On October 21, 2003, the United Auto Workers (UAW) and the United Steelworkers of America (USW) filed suit against OSHA to force the organization to issue a standard that would reduce the permissible exposure limit (PEL) by a factor of 10 for all metalworking fluid mists. PMPA has joined the suit as an intervener on the side of OSHA.


On October 21, 2003, the United Auto Workers (UAW) and the United Steelworkers of America (USW) filed suit against OSHA to force the organization to issue a standard that would reduce the permissible exposure limit (PEL) by a factor of 10 for all metalworking fluid mists.
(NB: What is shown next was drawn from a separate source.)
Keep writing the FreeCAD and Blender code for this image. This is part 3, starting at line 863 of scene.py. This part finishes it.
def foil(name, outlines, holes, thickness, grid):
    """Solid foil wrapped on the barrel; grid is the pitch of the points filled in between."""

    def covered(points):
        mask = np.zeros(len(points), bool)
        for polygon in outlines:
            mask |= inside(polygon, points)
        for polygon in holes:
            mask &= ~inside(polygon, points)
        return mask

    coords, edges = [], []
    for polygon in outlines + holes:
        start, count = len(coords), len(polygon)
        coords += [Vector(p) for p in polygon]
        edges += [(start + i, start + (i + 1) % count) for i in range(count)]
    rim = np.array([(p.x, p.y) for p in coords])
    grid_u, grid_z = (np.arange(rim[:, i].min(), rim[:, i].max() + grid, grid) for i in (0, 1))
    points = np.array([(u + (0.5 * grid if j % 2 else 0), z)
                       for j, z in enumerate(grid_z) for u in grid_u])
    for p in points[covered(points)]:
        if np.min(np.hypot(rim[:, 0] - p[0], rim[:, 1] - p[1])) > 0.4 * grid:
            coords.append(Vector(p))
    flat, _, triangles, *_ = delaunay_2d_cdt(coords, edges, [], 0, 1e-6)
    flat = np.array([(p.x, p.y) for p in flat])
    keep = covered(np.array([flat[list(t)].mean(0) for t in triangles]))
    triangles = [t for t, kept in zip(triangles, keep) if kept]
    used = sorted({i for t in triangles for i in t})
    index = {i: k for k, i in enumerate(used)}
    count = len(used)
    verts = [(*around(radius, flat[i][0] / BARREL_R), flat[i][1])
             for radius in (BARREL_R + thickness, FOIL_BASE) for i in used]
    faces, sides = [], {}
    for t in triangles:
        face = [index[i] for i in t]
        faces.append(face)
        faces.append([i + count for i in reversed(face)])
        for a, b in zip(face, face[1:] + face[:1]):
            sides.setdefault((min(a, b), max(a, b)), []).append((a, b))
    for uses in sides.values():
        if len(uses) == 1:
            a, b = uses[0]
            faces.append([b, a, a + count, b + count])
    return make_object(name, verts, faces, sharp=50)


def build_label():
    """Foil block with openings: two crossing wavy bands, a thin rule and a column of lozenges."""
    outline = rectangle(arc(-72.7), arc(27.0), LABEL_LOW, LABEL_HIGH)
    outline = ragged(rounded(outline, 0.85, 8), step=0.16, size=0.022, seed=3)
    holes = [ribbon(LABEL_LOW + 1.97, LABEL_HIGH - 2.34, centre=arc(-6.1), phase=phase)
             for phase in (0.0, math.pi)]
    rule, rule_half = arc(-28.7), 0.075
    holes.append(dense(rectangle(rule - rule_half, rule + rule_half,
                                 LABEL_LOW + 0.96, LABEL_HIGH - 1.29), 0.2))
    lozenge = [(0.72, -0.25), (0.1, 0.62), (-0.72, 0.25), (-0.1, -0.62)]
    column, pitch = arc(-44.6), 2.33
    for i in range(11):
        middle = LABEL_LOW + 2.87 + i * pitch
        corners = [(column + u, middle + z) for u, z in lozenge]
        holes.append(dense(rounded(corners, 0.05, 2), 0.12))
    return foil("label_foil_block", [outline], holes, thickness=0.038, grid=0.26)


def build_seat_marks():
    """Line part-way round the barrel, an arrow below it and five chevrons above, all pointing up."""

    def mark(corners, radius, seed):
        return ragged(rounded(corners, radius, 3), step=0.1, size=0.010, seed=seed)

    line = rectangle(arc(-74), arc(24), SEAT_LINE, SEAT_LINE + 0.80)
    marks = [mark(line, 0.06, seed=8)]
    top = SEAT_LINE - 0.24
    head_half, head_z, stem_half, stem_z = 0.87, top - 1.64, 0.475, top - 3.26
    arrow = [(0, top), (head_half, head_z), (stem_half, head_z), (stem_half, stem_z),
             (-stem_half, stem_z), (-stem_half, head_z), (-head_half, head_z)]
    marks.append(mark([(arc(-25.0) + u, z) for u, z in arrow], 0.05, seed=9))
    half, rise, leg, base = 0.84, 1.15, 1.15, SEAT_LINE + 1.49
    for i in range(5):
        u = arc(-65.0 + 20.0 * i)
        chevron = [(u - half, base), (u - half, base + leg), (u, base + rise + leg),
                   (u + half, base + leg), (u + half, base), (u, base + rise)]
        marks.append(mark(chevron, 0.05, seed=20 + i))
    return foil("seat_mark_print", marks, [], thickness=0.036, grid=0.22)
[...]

PMPA has joined the suit as an intervener on the side of OSHA.

The unions’ complaint stems from OSHA’s refusal to act on a series of recommendations made by a majority of the agency’s Metal-working Fluids Standards Advisory Committee (MFSAC) in its final report in July 1999.
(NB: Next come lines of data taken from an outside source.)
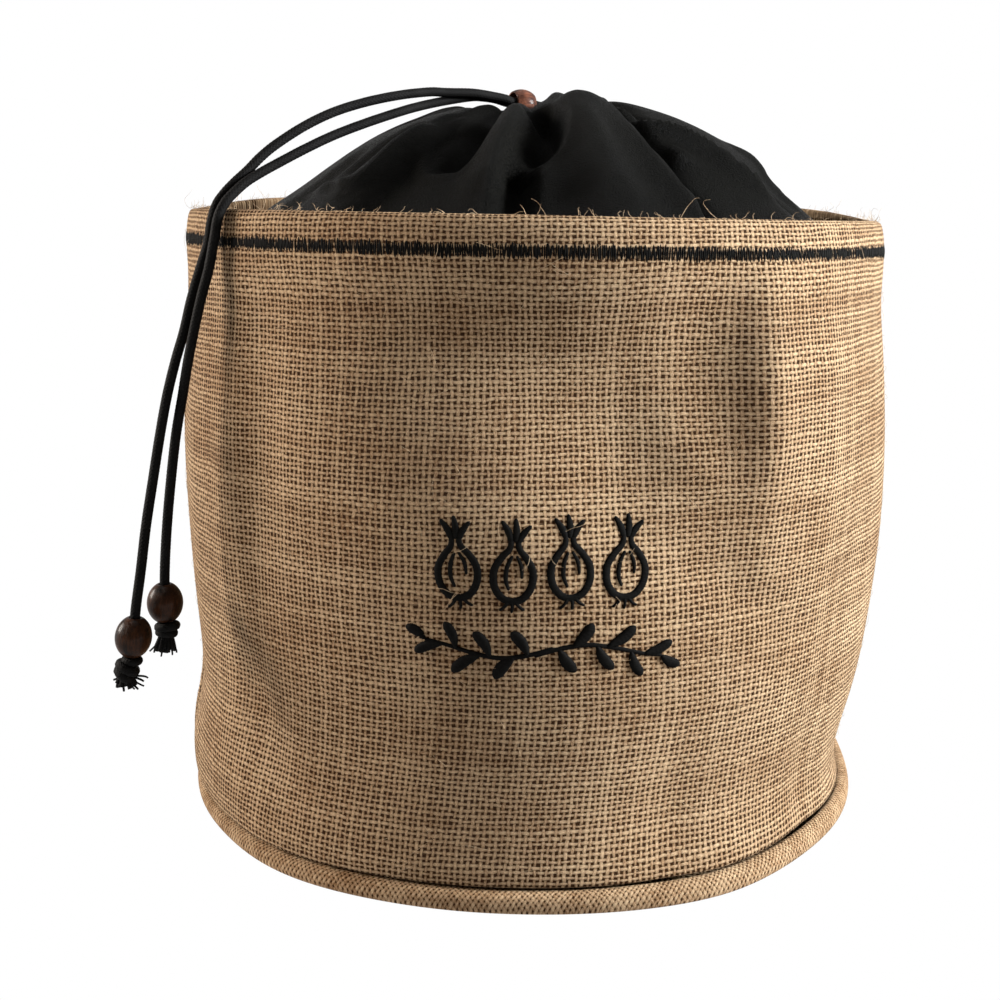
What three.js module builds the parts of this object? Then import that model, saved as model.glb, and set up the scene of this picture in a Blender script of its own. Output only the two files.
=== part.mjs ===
// A round storage bag for onions: a tub of hessian with a black cotton top that a cord draws shut.
// Millimetres, +Z up. The origin is on the underside, below the middle of the rim.
// The front faces -Y. Angles are degrees round the bag from its front, positive towards +X.

import * as THREE from 'three';

// Driving sizes of the tub
const rimRadius = 125;
const bagHeight = 205;
const juteThickness = 1.8;
const hemThickness = 3.8;
const hemDepth = 12;
const rimSlope = 4.8;
const baseRadius = 123;
const baseOffset = -3;
const baseForward = 5.5;
const baseThickness = 1.8;
const weltHeight = 7;
const weltWidth = 6;

// Driving sizes of the drawn top
const cottonThickness = 1.0;
const crownRise = 43;
const mouthPleats = 18;
const pleatLift = 0.6;

// Driving sizes of the cord and its beads
const cordDiameter = 3.2;
const toggleDiameter = 10.8;
const toggleLength = 7.6;
const endBeadDiameter = 11.4;
const endBeadLength = 12.4;
const knotDiameter = 8;
const knotLength = 11;

// Fits and the fineness of the meshes
const clearance = 0.3;
const wallColumns = 72;
const closureColumns = 76;
const weltColumns = 48;
const cordSides = 8;
const loopColumns = 24;
const beadSides = 12;
const knotSides = 12;

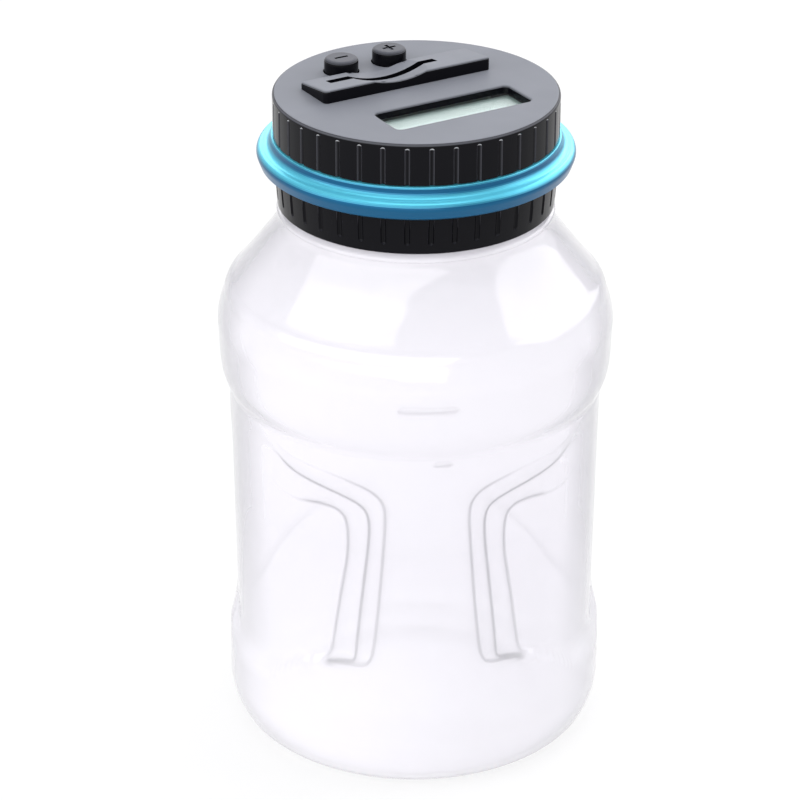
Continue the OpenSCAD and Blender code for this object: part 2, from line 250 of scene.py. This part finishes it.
def clear(name, front_on, edge_on, veil, gloss_rough, crease_shade=None):
    """Thin clear plastic: it lets light straight through, darker where it is seen edge on,
    with a faint milky veil and a gloss. Its last argument names a mesh attribute of painted
    shade that darkens it, and is for the jar, which also gets a greyer shoulder, partly
    painted shade, and a milkier foot."""
    m, t, b = new_material(name)
    t.nodes.remove(b)
    out = next(n for n in t.nodes if n.type == "OUTPUT_MATERIAL")
    k = Sums(t)
    place = add(t, "ShaderNodeTexCoord")
    facing = add(t, "ShaderNodeLayerWeight", Blend=0.5).outputs["Facing"]
    tint = colour_ramp(t, facing, EDGE_ON_PLACES, front_on, edge_on)
    if crease_shade:
        height = split_axes(t, place.outputs["Object"])["Z"]
        # Greyer up the shoulder: partly thicker plastic, partly painted shade
        thickness_and_shade = map_range(t, height, SHOULDER_HEIGHTS)
        tint = mix(t, "MULTIPLY", thickness_and_shade, tint, (*SHOULDER_GREY, 1))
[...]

The majority’s recommendations included: Reduction of the PEL from the current 5 milligrams per cubic meter of air, 8-hour time weighted average, to 0.5 milligrams; medical monitoring and surveillance; medical removal; respiratory protection; mandatory air sampling and exposure assessment; work practice and engineering controls; and enhanced employee information and training over and above that already required by the Hazard Communication Standard.

PMPA Director of Management Services David Burch was a business representative on the MFSAC. He led a spirited, small business offensive against the undemonstrated need for this type of standard during the MFSAC proceedings.
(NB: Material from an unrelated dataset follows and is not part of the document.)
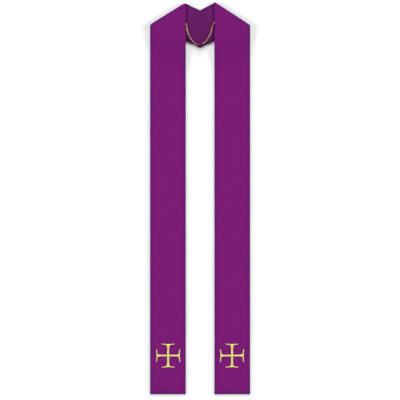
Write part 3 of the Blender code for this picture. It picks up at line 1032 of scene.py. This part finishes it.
def add_metalwork(name, parts):
    """One piece of several wires, each placed by its own matrix, with its darkening."""
    all_places = []
    all_faces = []
    all_dark = []
    for matrix, (places, faces, dark) in parts:
        first = sum(len(each) for each in all_places)
        turn = np.array(matrix.to_3x3())
        all_places.append(places @ turn.T + np.array(matrix.translation))
        all_faces += [[first + corner for corner in face] for face in faces]
        all_dark.append(dark)
    piece = add_closed_piece(name, np.vstack(all_places), all_faces)
    paint(piece, "darkened", np.concatenate(all_dark))
    return piece


def plating_group():
    """Antiqued plating: bright where it is rubbed, dark in the hollows, with small dull spots."""
    group, given, result = new_group(
        "antiqued plating",
        {"Place": "Vector", "Darkened": "Float", "Bright": "Color", "Dark": "Color"},
        {"Color": "Color", "Roughness": "Float", "Height": "Float"},
    )
    spot_fineness, spottiness = 1400.0, 0.7
    kept_bright = 1.6  # higher keeps more of the wire bright
    rubbed_roughness, dull_roughness = 0.42, 0.62
    spots = put(group, "TexNoise", given["Place"], None, spot_fineness, 3.0)
    amount = maths(group, "MULTIPLY_ADD", spots, spottiness, -spottiness / 2)
    dull = maths(group, "ADD", maths(group, "POWER", given["Darkened"], kept_bright), amount, clamp=True)
    group.links.new(mix_colours(group, dull, given["Bright"], given["Dark"]), result["Color"])
    rougher = dull_roughness - rubbed_roughness
    group.links.new(maths(group, "MULTIPLY_ADD", dull, rougher, rubbed_roughness), result["Roughness"])
    group.links.new(spots, result["Height"])
    return group


plating = plating_group()


def metal_finish(name, bright, dark):
    """Antiqued plating on brass, with its bright and its darkened colour."""
    finish, tree, shader = new_finish(name, 0.3, Metallic=1.0)
    coat = use_group(
        tree,
        plating,
        Place=put(tree, "TexCoord").node.outputs["Object"],
        Darkened=painted(tree, "darkened"),
        Bright=(*bright, 1.0),
        Dark=(*dark, 1.0),
    )
    tree.links.new(coat["Color"], shader.inputs["Base Color"])
    tree.links.new(coat["Roughness"], shader.inputs["Roughness"])
    add_relief(tree, shader, coat["Height"], strength=0.15, depth=0.00005)
    return finish


antique_gold = metal_finish("antique_gold_plating", (0.58, 0.39, 0.265), (0.22, 0.12, 0.07))
tack_thread = thread_finish("rose_sewing_thread", (0.210, 0.048, 0.150), 0.60, 0.25, 0.10)
for word, side in SIDES.items():
    place = Matrix.Translation((*SEWN_AT[word], SEWN_HEIGHT))
    wire_middle = (SEWN_RING - SEWN_WIRE) / 2
    places, faces, dark = wire_ring(circle(wire_middle, 36), (0, 0, 1), SEWN_WIRE / 2)
    wire = places, faces, np.maximum(dark, SEWN_DULL)
    ring = add_metalwork(f"sewn_wire_ring_{word}", [(place, wire)])
    ring.data.materials.append(antique_gold)
    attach(ring, "root")
    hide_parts(f"sewn_ring_{word}")

    spread = np.linspace(-TACK_SPREAD, TACK_SPREAD, TACKS)
    spread = spread + tack_luck.uniform(-TACK_UNEVEN, TACK_UNEVEN, TACKS)
    turns = (0 if side > 0 else pi) + np.radians(spread)
    spokes = np.stack([np.cos(turns), np.sin(turns), 0 * turns], axis=1)
    middle = np.array((*SEWN_AT[word], CLOTH + LAYER_RISE))
    starts = middle + spokes * (wire_middle - SEWN_WIRE / 2 - TACK_WIDTH * TACK_IN)
    ends = middle + spokes * (wire_middle + SEWN_WIRE / 2 + TACK_WIDTH * TACK_OUT)
    lines = arch(starts, ends, SEAM_GAP + SEWN_WIRE + TACK_WIDTH * TACK_OVER, TACK_SINK, points=9)
    sideways = np.cross(spokes, (0.0, 0.0, 1.0))
    tacks = add_threads(f"ring_tacks_{word}", lines, sideways, TACK_WIDTH, TACK_WIDTH, tack_luck)
    tacks.data.materials.append(tack_thread)
    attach(tacks, "root")

# ---------------------------------------------------------------- the neck chain and its clasp
# A light cable chain of oval wire links joins the fronts and keeps the stole on the shoulders.  It
# is in two lengths, each linked into its sewn ring at one end and to a jump ring at the other, and
# the two jump rings are held by a small round spring clasp.  It lies slack on the lining.

LINK_LENGTH, LINK_WIDTH, LINK_WIRE = 0.0054, 0.0040, 0.0010
LINK_PITCH = 0.0033
LINK_ROLL = 45  # degrees, every other link the other way
LINK_ROLL_LUCK, LINK_SWING_LUCK = 4, 3  # degrees
ROUTE_STEP = 0.0005
INTO_JUMP_RING = 0.0009  # how far past the route's end the last link lies
DARK_LINKS = 3  # the links are darker over this many links towards the clasp
DULL_LINKS = 7  # and over this many towards the sewn ring
DULL_SHARE = 0.85  # how dark it is there
CHAIN_SETTLE = 0.0008  # how far the links lie below the middle of the space kept for them
SETTLE_REACH = 0.008  # from either end
JUMP_RING, JUMP_WIRE = 0.0064, 0.0011
CLASP_RING, CLASP_WIRE = 0.0084, 0.0017
CLASP_BOLT = 0.6 * CLASP_WIRE
CLASP_AT = Vector((0.0003, 0.5168, 0.0064))
CLASP_TURN = radians(9)  # the clasp's right end lies nearer the neck
CLASP_ROLL, JUMP_ROLL = radians(20), radians(-55)
CHAIN_ROUTES = {
    "left": (
        (-0.0457, 0.5803, 0.0062),
        (-0.0452, 0.5757, 0.0059),
        (-0.0441, 0.5680, 0.0058),
        (-0.0421, 0.5602, 0.0058),
        (-0.0396, 0.5530, 0.0058),
        (-0.0366, 0.5457, 0.0058),
        (-0.0330, 0.5390, 0.0058),
        (-0.0287, 0.5326, 0.0058),
        (-0.0238, 0.5265, 0.0058),
        (-0.0186, 0.5212, 0.0058),
        (-0.0132, 0.5174, 0.0059),
        (-0.0079, 0.5156, 0.0062),
    ),
    "right": (
        (0.0456, 0.5850, 0.0062),
        (0.0434, 0.5805, 0.0059),
        (0.0411, 0.5750, 0.0058),
        (0.0394, 0.5685, 0.0058),
        (0.0377, 0.5620, 0.0058),
        (0.0354, 0.5560, 0.0058),
        (0.0329, 0.5500, 0.0058),
        (0.0303, 0.5441, 0.0058),
        (0.0273, 0.5383, 0.0058),
        (0.0238, 0.5323, 0.0058),
        (0.0196, 0.5266, 0.0058),
        (0.0145, 0.5218, 0.0059),
        (0.0087, 0.5183, 0.0062),
    ),
}
link_luck = np.random.default_rng(11)


def distances_along(line):
    """How far along a line each of its points is."""
    return np.concatenate([[0.0], np.cumsum(np.linalg.norm(np.diff(line, axis=0), axis=1))])


def smooth_line(points, spacing):
    """Points this far apart on a smooth curve through the given ones."""
    knots = np.array(points)
    padded = np.vstack([2 * knots[0] - knots[1], knots, 2 * knots[-1] - knots[-2]])
    fine = [knots[0]]
    for before, start, end, after in zip(padded, padded[1:], padded[2:], padded[3:]):
        for share in np.linspace(0.1, 1.0, 10):
            bend = (3 * (start - end) + after - before) * share**3
            swing = (2 * before - 5 * start + 4 * end - after) * share**2
            fine.append(start + ((end - before) * share + swing + bend) / 2)
    fine = np.array(fine)
    along = distances_along(fine)
    places = np.linspace(0.0, along[-1], round(along[-1] / spacing) + 1)
    return np.stack([np.interp(places, along, fine[:, axis]) for axis in range(3)], axis=1)


def link_path(count=28):
    """The middle of a link's wire: two straight sides joined by half rounds."""
    half_width = (LINK_WIDTH - LINK_WIRE) / 2
    half_length = (LINK_LENGTH - LINK_WIRE) / 2
    path = circle(half_width, count)
    ahead = path[:, 0] > 1e-6 * half_width
    behind = path[:, 0] < -1e-6 * half_width
    path[:, 0] += (half_length - half_width) * (1.0 * ahead - 1.0 * behind)
    return path


def facing_matrix(place, forward, roll):
    """Turns a flat part's +X along the chain and rolls it about that line."""
    forward = Vector(forward).normalized()
    flat_side = Vector((0, 0, 1)).cross(forward).normalized()
    upward = forward.cross(flat_side)
    turn = Matrix((forward, flat_side, upward)).transposed().to_4x4()
    return Matrix.Translation(place) @ turn @ Matrix.Rotation(roll, 4, "X")


def settled(line):
    """The chain's line, let down onto the lining between its two ends."""
    steps = distances_along(line)
    from_ends = np.minimum(steps, steps[-1] - steps)
    line = line.copy()
    line[:, 2] -= CHAIN_SETTLE * smooth_step(from_ends / SETTLE_REACH)
    return line


def add_chain(name, route):
    """A length of chain along its route, and the line that it follows."""
    line = settled(smooth_line(route, ROUTE_STEP))
    steps = distances_along(line)
    last = steps[-1] + INTO_JUMP_RING
    count = round(last / LINK_PITCH) + 1
    places, faces, dark = wire_ring(link_path(), (0, 0, 1), LINK_WIRE / 2, sides=8)
    end_step = line[-1] - line[-3]
    beyond = line[-1] + end_step / np.linalg.norm(end_step) * 2 * INTO_JUMP_RING
    line_on = np.vstack([line, beyond])
    along = np.append(steps, steps[-1] + 2 * INTO_JUMP_RING)
    reach = 0.0012
    parts = []
    for number, place in enumerate(np.linspace(0.0, last, count)):
        behind, middle, ahead = (
            Vector([np.interp(at, along, line_on[:, axis]) for axis in range(3)])
            for at in (place - reach, place, place + reach)
        )
        forward = ahead - behind
        roll = radians(LINK_ROLL) * (1 if number % 2 else -1)
        roll += radians(link_luck.uniform(-LINK_ROLL_LUCK, LINK_ROLL_LUCK))
        swing = Matrix.Rotation(radians(link_luck.uniform(-LINK_SWING_LUCK, LINK_SWING_LUCK)), 4, "Z")
        near_clasp = max(0.0, 1 - (count - 1 - number) / DARK_LINKS)
        near_ring = DULL_SHARE * max(0.0, 1 - number / DULL_LINKS)
        link = places, faces, np.maximum(dark, max(near_clasp, near_ring))
        parts.append((facing_matrix(middle, swing.to_3x3() @ forward, roll), link))
    return add_metalwork(name, parts), line


def add_jump_ring(name, side):
    """A ring of cut wire, bent closed until only a fine slit is left."""
    along = Vector((cos(CLASP_TURN), sin(CLASP_TURN), 0.0))
    apart = (CLASP_RING + JUMP_RING) / 2 - CLASP_WIRE - JUMP_WIRE - 3 * SEAM_GAP
    slit = radians(2.5)
    arc = circle((JUMP_RING - JUMP_WIRE) / 2, 40, slit, 2 * pi - slit, whole=False)
    place = Matrix.Translation(CLASP_AT + along * side * apart)
    turn = Matrix.Rotation(CLASP_TURN, 4, "Z") @ Matrix.Rotation(JUMP_ROLL, 4, "X")
    spin = Matrix.Rotation(radians(70) * side, 4, "Z")
    wire = wire_ring(arc, (0, 0, 1), JUMP_WIRE / 2, closed=False)
    return add_metalwork(name, [(place @ turn @ spin, wire)])


def add_clasp(name):
    """A round tube with a spring bolt across its opening, two collars and a thumb lever."""
    radius = (CLASP_RING - CLASP_WIRE) / 2
    normal = (0, 0, 1)
    opening = radians(62), radians(112)
    bolt_overlap, half_collar = 0.10, 0.10  # radians
    place = Matrix.Translation(CLASP_AT)
    place = place @ Matrix.Rotation(CLASP_TURN, 4, "Z") @ Matrix.Rotation(CLASP_ROLL, 4, "X")
    tube = circle(radius, 44, opening[1], opening[0] + 2 * pi, whole=False)
    bolt = circle(radius, 10, opening[0] - bolt_overlap, opening[1] + bolt_overlap, whole=False)
    parts = [
        (place, wire_ring(tube, normal, CLASP_WIRE / 2, sides=12, closed=False)),
        (place, wire_ring(bolt, normal, CLASP_BOLT / 2, closed=False)),
    ]
    for end in opening:
        collar = circle(radius, 5, end - half_collar, end + half_collar, whole=False)
        swell = CLASP_WIRE / 2 * np.array((0.98, 1.10, 1.16, 1.10, 0.98))
        parts.append((place, wire_ring(collar, normal, swell, sides=12, closed=False)))
    lever_at = radians(138)
    out = np.array((cos(lever_at), sin(lever_at), 0.0))
    stalk = [out * (radius + reach) for reach in (0.0005, 0.0008, 0.00110, 0.00135, 0.00150)]
    swell = np.array((0.00036, 0.00030, 0.00046, 0.00044, 0.00020))
    parts.append((place, wire_ring(stalk, normal, swell, closed=False)))
    return add_metalwork(name, parts)


# The clasp and its jump rings are coloured a very dark metal.
dark_clasp_metal = metal_finish("dark_clasp_finish", (0.120, 0.085, 0.055), (0.040, 0.026, 0.016))
clasp = add_clasp("clasp_spring_ring")
jump_rings = {word: add_jump_ring(f"wire_jump_ring_{word}", side) for word, side in SIDES.items()}
for piece, node in (
    (clasp, "clasp_ring"),
    (jump_rings["left"], "jump_ring_left"),
    (jump_rings["right"], "jump_ring_right"),
):
    piece.data.materials.append(dark_clasp_metal)
    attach(piece, "root")
    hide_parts(node)

# The clasp joins both lengths.
for word in SIDES:
    chain, line = add_chain(f"neck_chain_{word}", CHAIN_ROUTES[word])
    chain.data.materials.append(antique_gold)
    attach(chain, "root")
    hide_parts(f"chain_{word}")

# ---------------------------------------------------------------- the table and the light
# A plain white table in an even room that is brighter towards its horizon, with soft lamps low down
# beyond the neck and on both sides, so the stole's edges throw short soft shadows.

TABLE_SIZE = 14.0
TABLE_WHITE = 0.80
SKY = 0.265  # overhead
HORIZON = 1.05
HORIZON_FADES = 0.10, 0.34  # from one to the other, by the sine of the height above the level

table_mesh = bpy.data.meshes.new("table")
half = TABLE_SIZE / 2
corners = [(x, y, -SEAM_GAP) for x, y in ((-half, -half), (half, -half), (half, half), (-half, half))]
table_mesh.from_pydata(corners, [], [(0, 1, 2, 3)])
table = place_in_scene("table", table_mesh)
table_finish, _, table_shader = new_finish("white_table", 0.9, Specular_IOR_Level=0.0)
table_shader.inputs["Base Color"].default_value = (TABLE_WHITE, TABLE_WHITE, TABLE_WHITE, 1.0)
table_mesh.materials.append(table_finish)

sky = bpy.data.worlds.new("sky")
sky.use_nodes = True
tree = sky.node_tree
background = tree.nodes["Background"].inputs
upwards = put(tree, "SeparateXYZ", put(tree, "TexCoord")).node.outputs["Z"]
fade = put(tree, "MapRange", upwards, *HORIZON_FADES, HORIZON, SKY, interpolation_type="SMOOTHSTEP")
tree.links.new(fade, background["Strength"])
background["Color"].default_value = (1.0, 1.0, 1.0, 1.0)
bpy.context.scene.world = sky

# Where a lamp stands round the stole, in degrees from +X, how high, how bright and how soft.
Lamp = namedtuple("Lamp", "place bearing elevation strength softness")
LAMPS = (
    Lamp("beyond the neck", 90, 16, 5.55, 22),
    Lamp("to the left", 180, 12, 3.60, 9),
    Lamp("to the right", 0, 12, 3.60, 9),
)
for lamp in LAMPS:
    light = bpy.data.lights.new(lamp.place, "SUN")
    light.energy = lamp.strength
    light.angle = radians(lamp.softness)
    holder = place_in_scene(lamp.place, light)
    holder.rotation_euler = (0.0, radians(90 - lamp.elevation), radians(lamp.bearing))

bpy.context.scene.view_settings.view_transform = "Standard"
“Proponents of a standard were not able to prove significant risk to exposed employees during the 2-year MFSAC process,” explained Mr. Burch. “Nor were they able to demonstrate excessive levels of MWF exposures. Therefore, we don’t think that a defensible case for additional regulation has ever been made.”

While denying the need for a formal OSHA health standard, Mr. Burch and other industry representatives to the MFSAC argued strenuously for a voluntary fluid management guideline. They felt that such a guideline would be more efficient and more effective in controlling exposures than would complex, confusing and costly regulations.

The sheer complexity of regulating metalworking fluid mists, coupled with the failure by proponents to meet strict regulatory requirements for imposing huge cost and admin-istrative burdens on employers, resulted in OSHA’s refusal to move ahead with the standard. Instead, OSHA cooperated with metalworking fluid formulators and users to create a Best Practices voluntary fluid management guideline, the only unanimous recommendation made by the MFSAC.

That hasn’t satisfied the unions, however. “The unions may think a standard will protect workers, but in the end, the costs it would impose — with no demonstrated benefit to employee health — will simply expedite the flight of metalworking manufacturing jobs overseas,” added Burch. “PMPA remains steadfast in its support of reasonable and effective worker safety and health protections and will continue to fight unnecessarily complex, costly and, ultimately, ineffective regulations,” he concluded.